THE PROBLEM:
Which lines in the material below contain the word "parts"? Copy each of them.

RECORDED DATA:
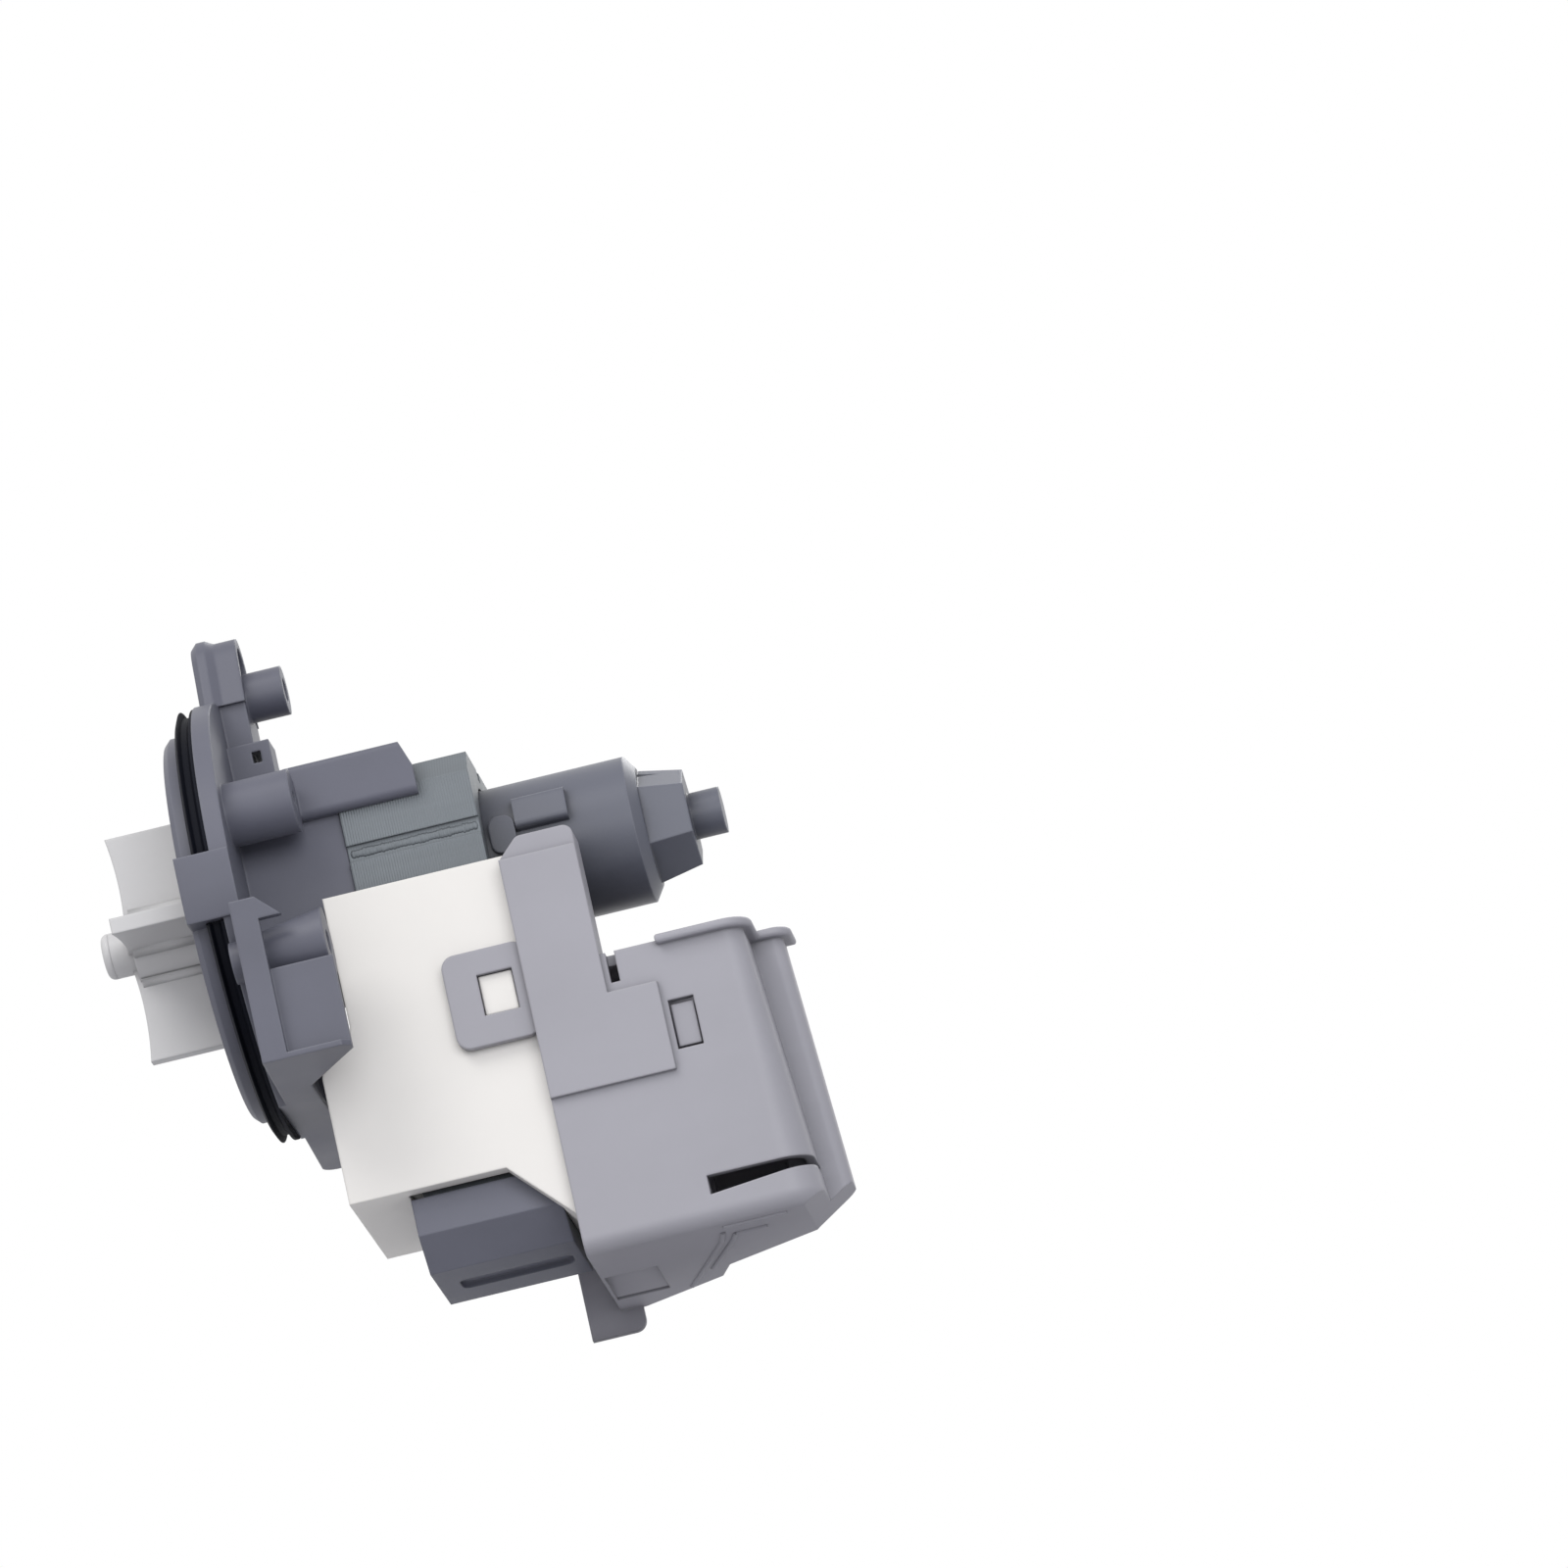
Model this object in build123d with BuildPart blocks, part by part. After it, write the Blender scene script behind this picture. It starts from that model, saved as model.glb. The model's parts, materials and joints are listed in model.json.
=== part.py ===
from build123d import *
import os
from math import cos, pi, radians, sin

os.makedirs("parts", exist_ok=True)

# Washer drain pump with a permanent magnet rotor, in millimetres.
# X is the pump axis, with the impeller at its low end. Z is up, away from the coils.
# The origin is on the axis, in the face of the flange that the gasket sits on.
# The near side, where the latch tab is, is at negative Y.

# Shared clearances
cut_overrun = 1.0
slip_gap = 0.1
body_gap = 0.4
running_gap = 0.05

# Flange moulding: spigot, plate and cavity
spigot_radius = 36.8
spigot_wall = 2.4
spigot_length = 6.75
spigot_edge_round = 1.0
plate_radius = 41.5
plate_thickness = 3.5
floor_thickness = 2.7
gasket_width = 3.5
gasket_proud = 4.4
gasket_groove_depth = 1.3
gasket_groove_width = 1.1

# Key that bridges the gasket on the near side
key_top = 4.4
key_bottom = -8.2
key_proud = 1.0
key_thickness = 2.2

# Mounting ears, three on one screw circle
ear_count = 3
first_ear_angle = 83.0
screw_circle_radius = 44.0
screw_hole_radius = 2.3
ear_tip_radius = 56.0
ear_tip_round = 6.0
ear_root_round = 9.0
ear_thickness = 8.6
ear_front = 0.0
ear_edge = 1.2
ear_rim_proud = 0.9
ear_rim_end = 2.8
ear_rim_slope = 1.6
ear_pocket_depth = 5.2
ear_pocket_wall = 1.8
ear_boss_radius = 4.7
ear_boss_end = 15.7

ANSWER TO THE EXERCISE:
Model this object in build123d with BuildPart blocks, part by part. After it, write the Blender scene script behind this picture. It starts from that model, saved as model.glb. The model's parts, materials and joints are listed in model.json.
os.makedirs("parts", exist_ok=True)